• _Problem to solve_: Using the listing below, give the number of lines where "Blender" appears, and nothing else.
## START Data for this exercise
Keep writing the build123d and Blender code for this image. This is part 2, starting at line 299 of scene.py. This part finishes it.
## END Data for this exercise
## START Data for this exercise
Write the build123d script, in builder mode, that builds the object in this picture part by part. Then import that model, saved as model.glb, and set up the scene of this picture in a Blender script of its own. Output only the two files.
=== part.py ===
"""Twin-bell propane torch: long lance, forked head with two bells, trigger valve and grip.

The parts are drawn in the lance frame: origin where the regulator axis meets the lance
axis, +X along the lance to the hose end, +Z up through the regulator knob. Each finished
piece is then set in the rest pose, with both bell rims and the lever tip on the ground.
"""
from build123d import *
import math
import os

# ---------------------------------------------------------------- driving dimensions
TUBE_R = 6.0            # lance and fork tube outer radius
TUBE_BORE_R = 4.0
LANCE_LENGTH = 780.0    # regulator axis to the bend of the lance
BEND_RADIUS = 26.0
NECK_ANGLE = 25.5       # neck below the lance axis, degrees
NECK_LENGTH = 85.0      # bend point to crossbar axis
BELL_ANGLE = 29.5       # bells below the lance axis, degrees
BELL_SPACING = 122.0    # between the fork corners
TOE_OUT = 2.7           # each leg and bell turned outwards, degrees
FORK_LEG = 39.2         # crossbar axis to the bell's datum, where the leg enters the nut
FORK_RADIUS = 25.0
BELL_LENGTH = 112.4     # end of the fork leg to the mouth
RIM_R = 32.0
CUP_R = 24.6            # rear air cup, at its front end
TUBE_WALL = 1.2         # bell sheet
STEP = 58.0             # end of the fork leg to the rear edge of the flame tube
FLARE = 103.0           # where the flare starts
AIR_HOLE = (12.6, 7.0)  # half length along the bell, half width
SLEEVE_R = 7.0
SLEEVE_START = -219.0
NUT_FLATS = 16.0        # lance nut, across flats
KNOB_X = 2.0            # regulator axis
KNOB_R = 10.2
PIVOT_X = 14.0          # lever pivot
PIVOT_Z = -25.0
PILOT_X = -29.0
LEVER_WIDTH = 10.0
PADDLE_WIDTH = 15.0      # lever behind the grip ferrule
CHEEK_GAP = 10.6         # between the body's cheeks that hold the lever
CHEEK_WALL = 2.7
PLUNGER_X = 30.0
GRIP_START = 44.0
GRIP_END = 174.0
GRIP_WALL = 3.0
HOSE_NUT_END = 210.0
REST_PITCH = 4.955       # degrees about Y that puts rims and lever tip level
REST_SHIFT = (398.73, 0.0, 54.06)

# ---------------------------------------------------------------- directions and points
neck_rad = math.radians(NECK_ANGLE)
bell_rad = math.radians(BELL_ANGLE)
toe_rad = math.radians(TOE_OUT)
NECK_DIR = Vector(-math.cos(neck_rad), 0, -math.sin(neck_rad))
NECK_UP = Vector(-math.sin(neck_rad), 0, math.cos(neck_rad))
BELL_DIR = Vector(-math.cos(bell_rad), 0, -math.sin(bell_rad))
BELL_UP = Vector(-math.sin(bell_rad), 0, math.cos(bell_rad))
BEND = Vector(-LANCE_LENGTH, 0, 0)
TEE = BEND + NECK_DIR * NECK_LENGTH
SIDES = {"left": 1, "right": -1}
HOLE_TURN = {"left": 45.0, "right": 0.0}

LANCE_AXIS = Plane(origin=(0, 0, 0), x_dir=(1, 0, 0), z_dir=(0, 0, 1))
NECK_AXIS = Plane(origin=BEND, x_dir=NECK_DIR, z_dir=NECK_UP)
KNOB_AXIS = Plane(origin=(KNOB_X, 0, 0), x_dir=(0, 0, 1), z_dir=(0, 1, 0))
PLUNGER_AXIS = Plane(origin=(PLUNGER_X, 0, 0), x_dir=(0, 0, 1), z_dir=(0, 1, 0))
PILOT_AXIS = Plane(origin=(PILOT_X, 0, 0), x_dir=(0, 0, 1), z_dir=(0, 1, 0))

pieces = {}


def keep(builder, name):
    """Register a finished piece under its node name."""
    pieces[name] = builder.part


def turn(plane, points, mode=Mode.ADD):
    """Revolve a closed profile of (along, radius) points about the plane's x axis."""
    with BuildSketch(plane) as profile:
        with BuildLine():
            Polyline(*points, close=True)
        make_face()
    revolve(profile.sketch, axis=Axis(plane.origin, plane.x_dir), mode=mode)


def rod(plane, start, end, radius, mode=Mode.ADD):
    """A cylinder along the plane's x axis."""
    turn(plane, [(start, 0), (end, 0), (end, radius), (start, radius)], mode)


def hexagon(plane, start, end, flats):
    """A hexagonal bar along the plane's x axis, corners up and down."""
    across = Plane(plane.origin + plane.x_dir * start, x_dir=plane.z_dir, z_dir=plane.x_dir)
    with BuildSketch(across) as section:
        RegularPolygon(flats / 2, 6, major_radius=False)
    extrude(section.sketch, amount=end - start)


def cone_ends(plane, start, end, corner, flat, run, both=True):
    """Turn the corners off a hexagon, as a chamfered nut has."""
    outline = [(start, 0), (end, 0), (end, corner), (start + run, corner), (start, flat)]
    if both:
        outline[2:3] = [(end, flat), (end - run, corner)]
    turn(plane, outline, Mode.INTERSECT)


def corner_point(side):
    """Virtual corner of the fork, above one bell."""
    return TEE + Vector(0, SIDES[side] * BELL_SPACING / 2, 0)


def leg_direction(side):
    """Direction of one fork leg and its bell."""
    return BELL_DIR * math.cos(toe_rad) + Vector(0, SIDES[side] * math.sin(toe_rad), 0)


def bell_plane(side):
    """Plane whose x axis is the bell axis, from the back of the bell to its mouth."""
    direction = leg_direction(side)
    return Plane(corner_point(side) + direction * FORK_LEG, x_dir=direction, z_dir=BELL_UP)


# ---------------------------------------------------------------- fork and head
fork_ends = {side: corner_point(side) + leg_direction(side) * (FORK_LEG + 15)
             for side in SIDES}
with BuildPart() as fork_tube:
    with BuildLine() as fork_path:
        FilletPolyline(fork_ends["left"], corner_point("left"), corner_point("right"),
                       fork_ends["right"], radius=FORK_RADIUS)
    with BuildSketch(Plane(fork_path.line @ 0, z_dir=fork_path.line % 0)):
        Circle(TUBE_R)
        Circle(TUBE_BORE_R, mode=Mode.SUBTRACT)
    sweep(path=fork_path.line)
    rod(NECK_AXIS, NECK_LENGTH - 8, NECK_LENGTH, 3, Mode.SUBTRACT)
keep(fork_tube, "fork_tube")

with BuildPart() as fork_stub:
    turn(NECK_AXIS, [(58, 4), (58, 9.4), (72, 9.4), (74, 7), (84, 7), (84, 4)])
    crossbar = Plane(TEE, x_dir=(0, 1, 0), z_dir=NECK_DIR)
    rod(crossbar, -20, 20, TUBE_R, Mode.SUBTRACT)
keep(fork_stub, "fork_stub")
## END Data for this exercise
• _Answer below_: 2